Another feeling that gets repressed or suppressed is sadness. When children feel sad, parents let them know that is not okay. Maybe the parents feel guilty when their children are not happy or worry that others might think they are not good parents. So parents continually let children know it is not okay to be sad. And to please their parents or to avoid parental disapproval, children learn to sit on their sadness.

One way or another, feelings get suppressed or repressed. Even happiness may evoke a negative response from parents. It is surprisingly common for parents whose lives may not be going as they had hoped to feel jealous of their children's spontaneous joy and happiness.

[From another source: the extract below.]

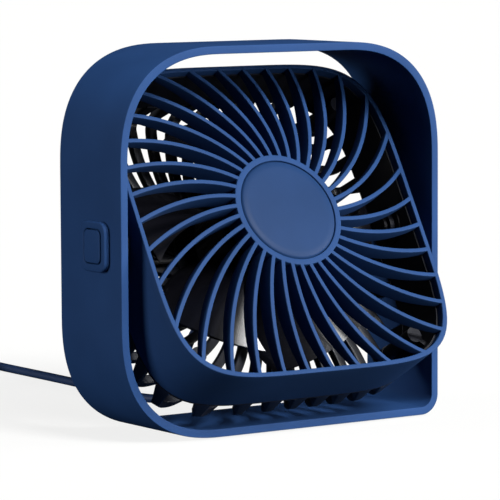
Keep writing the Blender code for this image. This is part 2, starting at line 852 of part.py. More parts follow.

This happens in spite of the fact that they profess love for their children, and they are almost never aware of their jealousy. It is just that whenever their children are exuberant or happy, these parents find some excuse to bring them down. In this type of situation, children learn that it is not okay to feel good.

When we restore our ability to feel, we begin to undercut the whole delusional system that is the foundation of our personality. Feelings tell us what is actually happening with us, not what we think is happening, not what we want to happen, not what should happen, but what actually is happening. Then we have the ability to learn from experience. We can see how our thoughts and actions actually affect our lives. Then changes happen, of themselves, without any effort from us. The organism tends toward health. But to heal, we must be aware of the dis-ease. There is no need for psychological processing or even understanding because healing happens from deep within, spontaneously, when the dis-ease is clearly seen. Not only will problems tend to resolve themselves but you will find your life unbelievably enriched. Feelings add another dimension to being alive.

"There is a way which is supremely effective. Just look at yourself as you are, see yourself as you are, accept yourself as you are, and go ever deeper into what you are".